Boyle – who currently serves as Assistant Fleet Judge Advocate (National Security Law) at U.S. Fifth Fleet in Bahrain – wrote a chapter titled, “At the Edges of Peace and War: Non-Traditional Vessels in Great Power Competition and International Armed Conflict.” Thompson – who currently serves as Fleet Environmental Counsel at U.S. Pacific Fleet in Hawaii – authored a chapter titled, “A Growing Weight on the Scale or Through a Glass Darkly? Environmental Considerations During Military Operations.”
“I’m honored to have been considered and chosen to write the environmental chapter to this book,” said Thompson. “International environmental law and its application to military operations is a developing area; as the globe continues to focus more on environmental issues, its applicability to armed conflict will likely continue to garner more attention.”
“The editors of the book, Professors Stephens and Stubbs, were phenomenal in their support throughout the entire process; and, I feel privileged to have been part of such a diverse team,” he added.

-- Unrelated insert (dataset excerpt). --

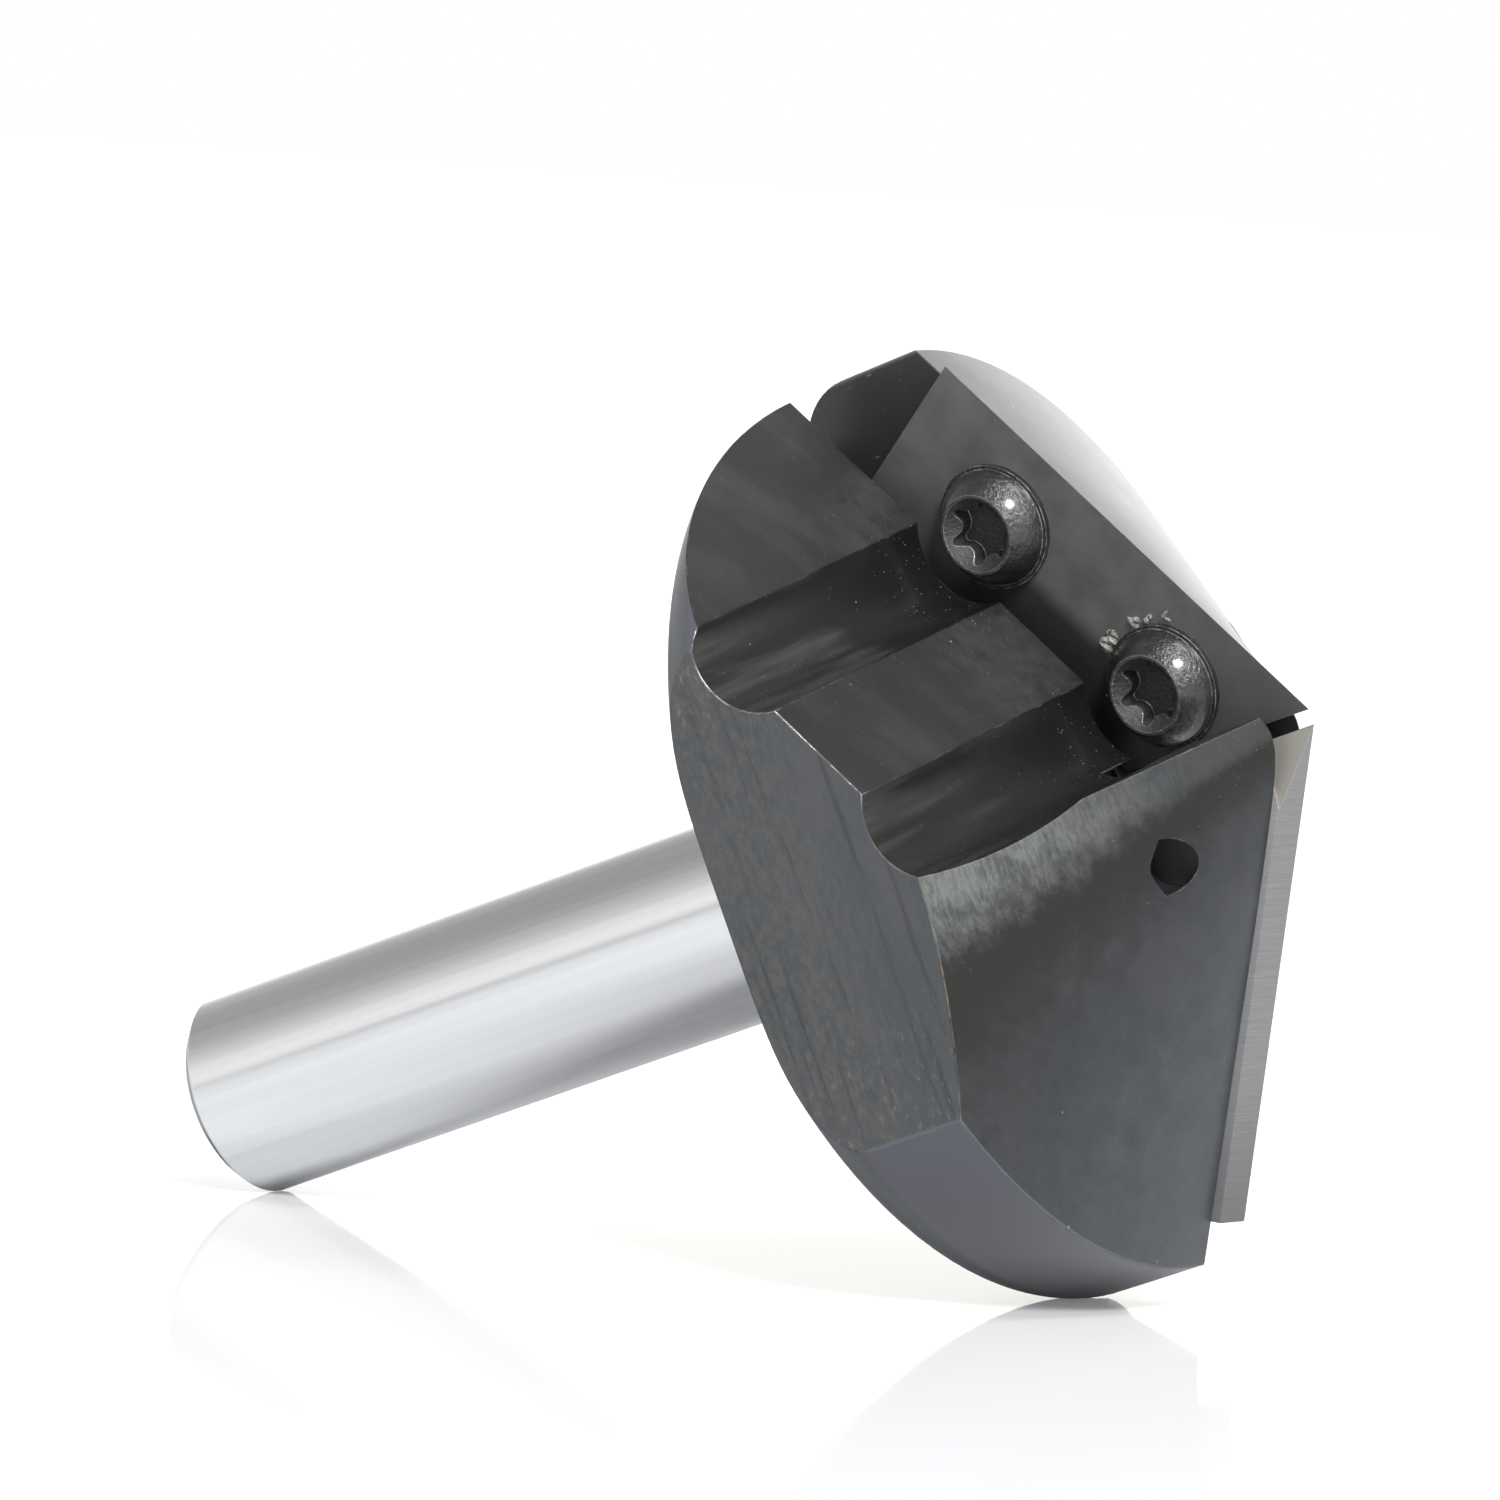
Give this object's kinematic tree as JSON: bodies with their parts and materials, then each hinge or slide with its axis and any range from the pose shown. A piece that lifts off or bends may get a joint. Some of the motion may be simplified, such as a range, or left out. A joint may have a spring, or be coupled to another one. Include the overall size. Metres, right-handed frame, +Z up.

Both Boyle and Thompson previously served in commands that operated alongside the U.S. Navy’s Australian counterparts – both in training environments as well as real world kinetic operations. They said – when reflecting upon their work with Australian representatives – that common understanding and adherence to international law pertaining to naval warfare is vital when collaborating with U.S. allies.
Boyle and Thompson were approached in fall 2018 with this opportunity to share their expertise by the JAG community’s National Security Law (Code 10) and Environmental Law (Code 12) divisions. They spent approximately six month writing and editing their chapters, respectively.
During that time, they conducted extensive external research, and they also consulted notes and relied upon recollections from their experiences providing legal support to joint and naval commands. Thompson also cited his tour as a LLM (Master of Laws) candidate at Lewis & Clark Law School as instructive when developing his overall thesis to his assigned chapter.
The final book will be used by both academics and practitioners studying the law of naval warfare, which has expanded and evolved in recent years. The book’s chapters address a variety of related topics, and they are authored by professors within academia as well as practitioners in the Australian, American, and Royal Navies.
* The views and opinions expressed in “The Law of Naval Warfare” belong solely to the authors and contributors and do not necessarily reflect an official policy or position of the U.S. Navy or the Department of Defense. Further, no Department of Defense endorsement of any non-federal publicly or entities is intended.